En El vendedor de silencio, su más reciente novela, Enrique
Serna recupera momentos que desvelan no sólo la personalidad pública de
aquel destacado periodista, sino que descubre igualmente una figura de
época dentro del periodismo mexicano, ideada, moldeada, pervertida e
impulsada a mediados del siglo XX por los caciques de la posrevolución.
Me refiero a la figura del periodista del poder.
El autor desnuda los modos fundacionales de esa forma de conexión
corrupta entre un medio de comunicación, por medio del llamado
periodista del poder y el poder mismo. Una relación de utilización
mutua, recíproca, directa, sin ambages, basada en los favores, las
prebendas, la información privilegiada o el tráfico de influencias. Todo
a la sombra de la impunidad.
A la muerte de Denegri, a manos de su esposa en turno, el modelo del
periodista del poder ya se había perfeccionado y se expandía más allá de
los diarios, hacia otras plataformas de espacios informativos como la
radio y las pantallas de cine y televisión.
La figura del periodista del poder se reprodujo y diversificó.
Surgieron nuevos personajes que ponían sus plumas, voces y rostros al
servicio del poder.
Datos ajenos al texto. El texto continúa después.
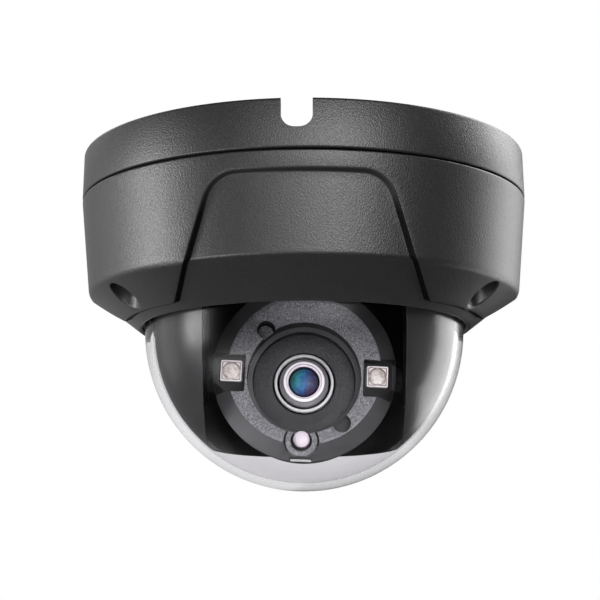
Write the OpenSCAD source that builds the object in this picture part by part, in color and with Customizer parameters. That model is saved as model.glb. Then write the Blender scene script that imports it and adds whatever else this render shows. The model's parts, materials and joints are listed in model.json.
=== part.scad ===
// Ceiling dome camera, built as the separate pieces that it comes apart into.
// Millimetres. The origin is the centre of the base's back face, on the ceiling.
// +Z points up into the ceiling, the dome hangs towards -Z, and the front is towards -Y.

/* [Body] */
// Radius of the body at the seam between the base and the cover
body_r = 55.5; // [55.2:0.1:56.5]
// Radius of the base where it meets the ceiling
rim_r = 55.2; // [54.8:0.1:55.6]
// Height of the base from the ceiling to the seam
base_h = 11.5; // [11.2:0.1:11.8]
// Radius where the cover's side would meet its cone
edge_r = 53.5; // [53.2:0.1:54]
// Rounding of the edge between the side and the cone
edge_round = 2.5; // [2.3:0.1:3.5]
// Angle of the cone above the horizontal
cone_a = 38; // [37:0.5:39]
// Outer radius of the lip around the dome
lip_r = 41.2; // [41:0.1:41.5]
// Height of that lip below the ceiling
lip_h = 43.4; // [43.2:0.1:43.6]

/* [Recessed panels] */
// Depth of the three panels and of the low band around the lip
panel_depth = 1.3; // [1:0.1:1.4]
// Height of a panel's upper edge below the ceiling
panel_top_h = 16.1; // [15:0.1:17.5]
// Half width of a panel near its upper edge
panel_top_w = 19.4; // [18:0.1:20.5]
// Half width of a panel at the cover's lower edge
panel_low_w = 25.4; // [24.5:0.1:26.5]
// Radius of a panel's upper corners
panel_round = 6; // [4:0.5:7]
// Radius on the cone where the raised lugs end
lug_r = 44; // [43.6:0.1:44.6]

/* [Ceiling fixing] */
// Pitch circle diameter of the ceiling screws
fix_pcd = 78; // [76:1:79]
// Radius of the holes for the ceiling screws
fix_hole_r = 2.25; // [2:0.05:2.6]
// Width of the side notch for surface wiring
notch_w = 7.1; // [6:0.1:8]
// Depth of that notch from the ceiling
notch_h = 6.8; // [6:0.1:7.4]
// Offset of that notch from the front's centre
notch_x = -1.45; // [-2:0.05:2]
// Radius of the bore through the cable grommet
cable_r = 3.2; // [2.5:0.1:3.6]

/* [Dome] */
// Outer radius of the clear dome
dome_r = 39.6; // [39.5:0.05:39.7]
// Wall of the clear dome
dome_t = 2; // [1.8:0.1:2]
// Height of the dome's centre below the ceiling
dome_h = 43.8; // [43.6:0.1:44]

/* [Cover screws] */
// Distance of the cover screws from the centre
screw_at = 48.8; // [48.6:0.1:48.9]
// Radius of the counterbores that the heads sit in
screw_well_r = 3.4; // [3.2:0.1:3.5]

/* [Camera head] */
// Height of the tilt axis below the ceiling
tilt_h = 56; // [55.5:0.1:56.3]
// Angle of the head above the horizontal when it rests on its stop
look_up = 6; // [4:0.5:8]
// Angle that the head is turned about its own axis, clockwise from the front
head_roll = 2.7; // [-10:0.1:10]
// Radius of the head's front bezel
disc_r = 22.3; // [22:0.1:22.4]
// Radius of the bezel's flat face
face_r = 18.6; // [18.2:0.1:19]
// Radius of the well around the lens
well_r = 13.8; // [13.6:0.1:13.9]
// Distance of the lens axis below the bezel's centre
lens_drop = 2; // [1.8:0.1:2.1]
// Distance of each infrared lamp from the bezel's centre
lamp_x = 17.8; // [17.6:0.1:18]
// Width of a lamp
lamp_w = 5.2; // [4.8:0.1:5.2]

/* [Lens] */
// Radius of the lens thread
thread_r = 6; // [5.95:0.01:6]
// Travel of the infrared filter's slider
filter_travel = 5.5; // [5:0.1:5.5]

/* [Hidden] */
$fn = 96;

shell_grey = [0.20, 0.20, 0.21];
satin_black = [0.07, 0.07, 0.08];
soft_black = [0.12, 0.12, 0.13];
silver = [0.80, 0.81, 0.83];
zinc = [0.62, 0.64, 0.66];
rubber = [0.05, 0.05, 0.05];
board_green = [0.05, 0.26, 0.14];
board_white = [0.90, 0.90, 0.88];

// Running clearances, and the small gap that keeps touching faces apart
run = 0.05;
hair = 0.1;
eps = 0.01;

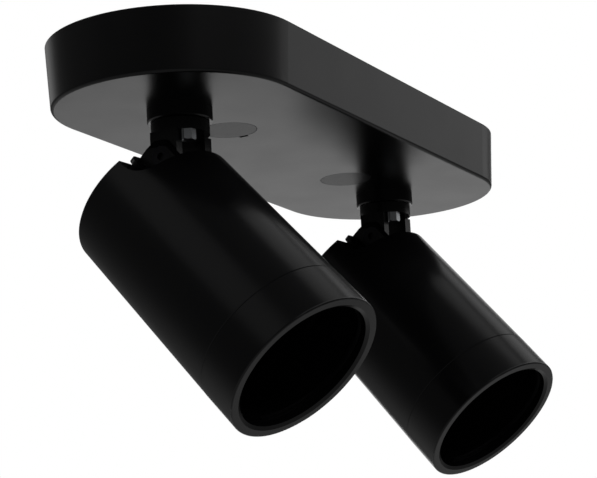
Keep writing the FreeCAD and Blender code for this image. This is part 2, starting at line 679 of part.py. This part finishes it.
def make_lamp_holder():
    """Two pin ceramic holder, with a waist, a raised rim and twist-lock pin holes."""
    front = HOLDER_AT + HOLDER_H
    waist_r = HOLDER_R - 1.5
    edge = 0.6
    body = revolve_x([
        (HOLDER_AT, 0), (HOLDER_AT, waist_r), (HOLDER_AT + 5, waist_r),
        (HOLDER_AT + 6.5, HOLDER_R), (front - edge, HOLDER_R), (front, HOLDER_R - edge), (front, 0),
    ])
    for side in (-1, 1):
        pin_y = side * PIN_SPACING / 2
        body = body.cut(cyl(PIN_HOLE_R, vec(front - PIN_DEPTH, pin_y, 0), X, PIN_DEPTH))
        body = body.cut(box(front - PIN_DEPTH, front, pin_y - PIN_TWIST_W / 2,
                            pin_y + PIN_TWIST_W / 2, 0, PIN_TWIST_L))
    return body.removeSplitter()


def in_stem(shape, side):
    """Turn a part from the stem's frame into the object's frame."""
    stem_x, pan, _ = REST[side]
    place = FreeCAD.Placement(vec(stem_x, 0, 0), FreeCAD.Rotation(Z, pan))
    return shape.transformed(place.toMatrix(), True)


def in_head(shape, side):
    """Turn a part from the head's frame into the object's frame."""
    stem_x, pan, tilt = REST[side]
    to_pivot = FreeCAD.Placement(vec(-PIVOT_ALONG, 0, -PIVOT_UP), FreeCAD.Rotation())
    tilted = FreeCAD.Placement(vec(0, 0, PIVOT_Z), FreeCAD.Rotation(Y, tilt))
    panned = FreeCAD.Placement(vec(stem_x, 0, 0), FreeCAD.Rotation(Z, pan))
    place = panned.multiply(tilted).multiply(to_pivot)
    return shape.transformed(place.toMatrix(), True)


def save(name, shape):
    solids = shape.Solids
    triangles = len(shape.tessellate(0.15)[1])
    print(name, "solids", len(solids), "valid", shape.isValid(),
          "volume", round(shape.Volume, 1), "triangles", triangles)
    shape.exportStep("parts/" + name + ".step")


os.makedirs("parts", exist_ok=True)

save("canopy", make_canopy())
save("cover_cap_left", make_cap(-CAP_X))
save("cover_cap_right", make_cap(CAP_X))
save("canopy_screws", make_canopy_screws())
save("ceiling_bracket", make_bracket())
save("cable_grommet", make_cable_grommet())
save("terminal_block", make_terminal_block())
save("terminal_screws", make_terminal_screws())
save("earth_screw", make_earth_screw())
save("collar_left", make_collar(-STEM_X))
save("collar_right", make_collar(STEM_X))

STEM_PARTS = {
    "fork_stem": make_stem(),
    "clamp_screw": make_clamp_screw(),
    "friction_washers": make_friction_washers(),
    "lock_nut": make_lock_nut(),
    "wave_washer": make_wave_washer(),
    "slide_washer": make_slide_washer(),
}
HEAD_PARTS = {
    "head_housing": make_housing(),
    "front_ring": make_front_ring(),
    "retaining_ring": make_retaining_ring(),
    "tilt_bracket": make_tilt_bracket(),
    "bracket_screws": make_bracket_screws(),
    "pivot_screw": make_pivot_screw(),
    "pivot_nut": make_pivot_nut(),
    "lead_grommet": make_lead_grommet(),
    "holder_strap": make_holder_strap(),
    "holder_screws": make_holder_screws(),
    "lamp_holder": make_lamp_holder(),
}
for side in ("left", "right"):
    for name, shape in STEM_PARTS.items():
        save(name + "_" + side, in_stem(shape, side))
    for name, shape in HEAD_PARTS.items():
        save(name + "_" + side, in_head(shape, side))
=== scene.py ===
# %% [markdown]
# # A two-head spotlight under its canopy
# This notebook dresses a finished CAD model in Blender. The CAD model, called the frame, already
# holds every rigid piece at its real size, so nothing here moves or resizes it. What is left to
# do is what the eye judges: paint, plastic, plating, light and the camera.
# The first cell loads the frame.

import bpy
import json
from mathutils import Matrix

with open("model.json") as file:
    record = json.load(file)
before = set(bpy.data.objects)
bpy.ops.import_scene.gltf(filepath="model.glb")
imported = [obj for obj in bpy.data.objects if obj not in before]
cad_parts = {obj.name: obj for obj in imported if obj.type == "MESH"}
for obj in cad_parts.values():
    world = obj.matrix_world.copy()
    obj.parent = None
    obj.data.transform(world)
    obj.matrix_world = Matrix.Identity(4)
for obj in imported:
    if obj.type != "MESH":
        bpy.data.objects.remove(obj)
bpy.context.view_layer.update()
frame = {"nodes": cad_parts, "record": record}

import json
import math

import bpy
from mathutils import Matrix, Vector

scene = bpy.context.scene
scene.view_settings.view_transform = "Standard"

# %% [markdown]
# ## Units and colours
# The frame is in metres, while a maker thinks in millimetres, so one named value turns one into
# the other. Colours are written as the sRGB hex values that a paint chart gives. Shaders work in
# linear light, so one function converts each hex value once.

# %% Units and colours
MM = 0.001


def srgb(hex_value):
    """Linear RGBA from a hex colour such as '1a1a1c'."""
    parts = [int(hex_value[k:k + 2], 16) / 255 for k in (0, 2, 4)]
    linear = [c / 12.92 if c <= 0.04045 else ((c + 0.055) / 1.055) ** 2.4 for c in parts]
    return (*linear, 1.0)


print("mid grey in linear light:", round(srgb("808080")[0], 3))

# %% [markdown]
# ## One helper for shader nodes
# A material is a small graph. Writing it by hand takes three steps per node: make it, set its
# values, and link its inputs. This helper does the three in one call, for any kind of node.
# A second one starts a material with nothing but its output, so that each recipe below shows
# its whole graph.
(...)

La línea se dictaba, sobre todo, en las oficinas de
la Presidencia de la República. De ahí surgían mensajes cifrados que la
clase política debía saber interpretar y actuar en consecuencia; ahí
también se decidía el encumbramiento de ciertas carreras políticas y la
desgracia de otras. Se maquillaba la realidad y se apuntalaban las
verdades históricas. Salvo contadas excepciones, como Jacobo
Zabludovsky, los periodistas del poder carecían de talentos y de una
formación cultural sólida –o al menos estaban muy lejos de Denegri–.
Eran pagados de sí mismos, arrogantes, insolentes. A muchos les ocurría
lo mismo que a los boxeadores exitosos: la fama y el dinero los mareaba.
Mediante esa fórmula, el poder y los medios convivieron por décadas,
hasta hace muy pocos años. El modelo se fue agotando de manera paulatina
y en algún momento comenzó a resultar contraproducente para los
intereses de ambas partes. El dinero y las dádivas dejaron de engordar
los bolsillos de los periodistas adscritos a las nóminas del gobierno.
Al mismo tiempo, el surgimiento explosivo de las redes sociales, que
trajo consigo nuevos canales de expresión y comunicación en la sociedad,
mermando con ello aún más la credibilidad de los gobiernos y la
influencia de los medios, terminó de sepultar, así, a sus amanuenses.
Conforme avanzaba ávidamente la lectura del texto de Serna, debo
señalar, reflexionaba sobre la forma que el nuevo gobierno de México ha
instrumentado para comunicar. Las apariciones mañaneras del presidente
López Obrador, frecuentemente carentes de una agenda, no resuelven de
fondo el asunto de la comunicación. El acaparamiento del espacio,
convertido en ejercicio del poder pudiera derivar en un monopolio de la
conversación pública.
Un nuevo régimen está ante la enorme oportunidad y tiene la
obligación irrenunciable de construir lazos encaminados a sanear, de una
vez por todas, la relación histórica, perversa y corrupta imperante
entre el poder y los periodistas.
Ni un Carlos Denegri más. Adiós al periodismo del poder.